Coping with climate change: the role of adaption in the United States
|Title||Coping with climate change: the role of adaption in the United States|
|Year of Publication||2004|
|Authors||Easterling IIIWE, Hurd BH, Smith JB|
|Publisher||Pew Center on Global Climate Change|
Climate change resulting from increased greenhouse gas concentrations has the potential to harm societies and ecosystems. In particular, agriculture, forestry, water resources, human health, coastal settlements, and natural ecosystems will need to adapt to a changing climate or face diminished functions. Reductions in emissions of greenhouse gases and their concentration in the atmosphere will tend to reduce the degree and likelihood that significantly adverse conditions will result.
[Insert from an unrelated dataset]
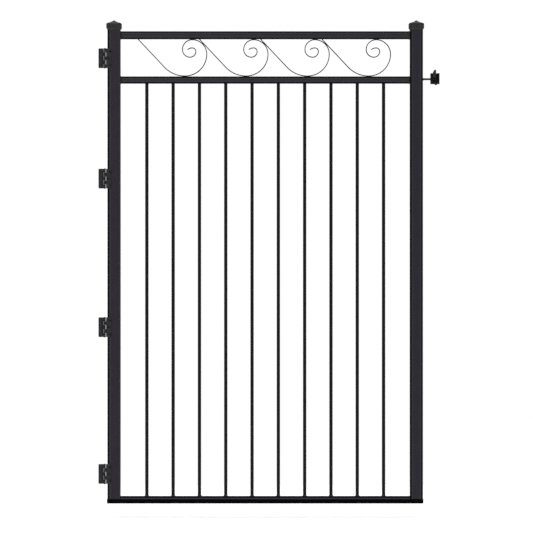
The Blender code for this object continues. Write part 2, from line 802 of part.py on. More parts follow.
def main():
    gate_axis = make_gate_axis()
    make_stiles(gate_axis)
    make_caps(gate_axis)
    make_rails(gate_axis)
    make_guard(gate_axis)
    make_pickets(gate_axis)
    make_scrolls(gate_axis)
    make_hinges(gate_axis)
    make_striker_rod(gate_axis)
    make_catch_housing()
    make_pivot_pin()
    make_pawl()


main()
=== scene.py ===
# %% [markdown]
# # A welded steel garden gate
# The gate is a frame of square tube with ten pickets, a row of scrolls, four
# butt hinges and a gravity catch. Its solids are already packed as a fixed
# frame, with the hinges and the catch as real joints. Here each solid gets a
# finished piece over it, a real finish, a floor, soft light and a camera.

import json
from math import cos, pi, radians, sin

import bmesh
import bpy
from mathutils import Matrix, Vector, noise

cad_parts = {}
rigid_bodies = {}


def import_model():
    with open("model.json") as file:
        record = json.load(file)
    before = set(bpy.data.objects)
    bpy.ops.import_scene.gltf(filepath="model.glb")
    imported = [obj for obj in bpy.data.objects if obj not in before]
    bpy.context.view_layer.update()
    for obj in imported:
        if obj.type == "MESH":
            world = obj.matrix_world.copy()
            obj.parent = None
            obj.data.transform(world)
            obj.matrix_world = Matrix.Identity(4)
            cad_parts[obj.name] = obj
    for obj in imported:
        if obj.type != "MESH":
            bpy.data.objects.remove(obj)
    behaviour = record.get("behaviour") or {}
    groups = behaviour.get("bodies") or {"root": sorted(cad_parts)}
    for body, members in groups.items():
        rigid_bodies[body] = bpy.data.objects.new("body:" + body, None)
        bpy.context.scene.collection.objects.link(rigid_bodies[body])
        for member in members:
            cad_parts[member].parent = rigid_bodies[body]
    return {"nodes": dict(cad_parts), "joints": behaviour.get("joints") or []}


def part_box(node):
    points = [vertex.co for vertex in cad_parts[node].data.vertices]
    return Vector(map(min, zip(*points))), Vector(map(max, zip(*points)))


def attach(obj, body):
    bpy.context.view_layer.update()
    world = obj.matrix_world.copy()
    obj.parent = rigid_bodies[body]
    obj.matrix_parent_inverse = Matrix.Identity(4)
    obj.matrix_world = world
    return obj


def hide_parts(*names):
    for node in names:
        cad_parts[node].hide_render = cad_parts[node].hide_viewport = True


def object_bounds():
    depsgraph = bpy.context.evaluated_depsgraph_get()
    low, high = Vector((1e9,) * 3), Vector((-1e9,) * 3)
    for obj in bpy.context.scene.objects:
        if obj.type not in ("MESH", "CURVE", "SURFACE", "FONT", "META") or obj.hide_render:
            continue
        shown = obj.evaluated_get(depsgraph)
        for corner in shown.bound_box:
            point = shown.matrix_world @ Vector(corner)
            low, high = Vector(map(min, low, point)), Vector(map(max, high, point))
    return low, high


for startup_object in list(bpy.data.objects):
    bpy.data.objects.remove(startup_object)

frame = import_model()
CAD_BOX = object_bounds()
MM = 0.001
print("gate with its hardware, in mm:", [round(side / MM, 1) for side in CAD_BOX[1] - CAD_BOX[0]])

# %% [markdown]
# ## Colours and nodes
# Paint charts give colours as sRGB hex values, while shaders work in linear
# light, so one function converts them. Another small function adds a node,
# sets its options, fills or links its sockets and hands back one output, which
# keeps each finish below readable from top to bottom.


# %% Two helpers for finishes
def linear(hex_colour):
    """An sRGB hex colour as linear RGBA."""
    shares = [int(hex_colour[i : i + 2], 16) / 255 for i in (1, 3, 5)]
    return [s / 12.92 if s <= 0.04045 else ((s + 0.055) / 1.055) ** 2.4 for s in shares] + [1]


def add_node(tree, kind, sockets=None, out=0, **options):
    """Adds a node and returns one of its outputs. Sockets go by name or number."""
    node = tree.nodes.new(kind)
    for option, value in options.items():
        setattr(node, option, value)
    for socket, value in (sockets or {}).items():
        if isinstance(value, bpy.types.NodeSocket):
            tree.links.new(value, node.inputs[socket])
        else:
            node.inputs[socket].default_value = value
    return node.outputs[out] if node.outputs else None


# The numbers of the sockets that share a name, on a Mix node that mixes colours
MIX_SHARE, MIX_FIRST, MIX_SECOND, MIX_COLOUR = 0, 6, 7, 2


def new_finish(name):
    """An empty material and its node tree."""
    finish = bpy.data.materials.new(name)
    finish.use_nodes = True
    finish.node_tree.nodes.clear()
    return finish, finish.node_tree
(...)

Consideration of actions—e.g., mitigation policy—that can reduce this likelihood is reasonable and prudent, and has generally been the primary focus of public attention and policy efforts on climate change. However, recognition is increasing that the combination of continued increases in emissions and the inertia of the climate system means that some degree of climate change is inevitable. Even if extreme measures could be instantly taken to curtail global emissions, the momentum of the earth’s climate is such that warming cannot be completely avoided. Although essential for limiting the extent, and indeed the probability, of rapid and severe climate change, mitigation is not, and this paper argues, should not be, the only protective action in society’s arsenal of responses.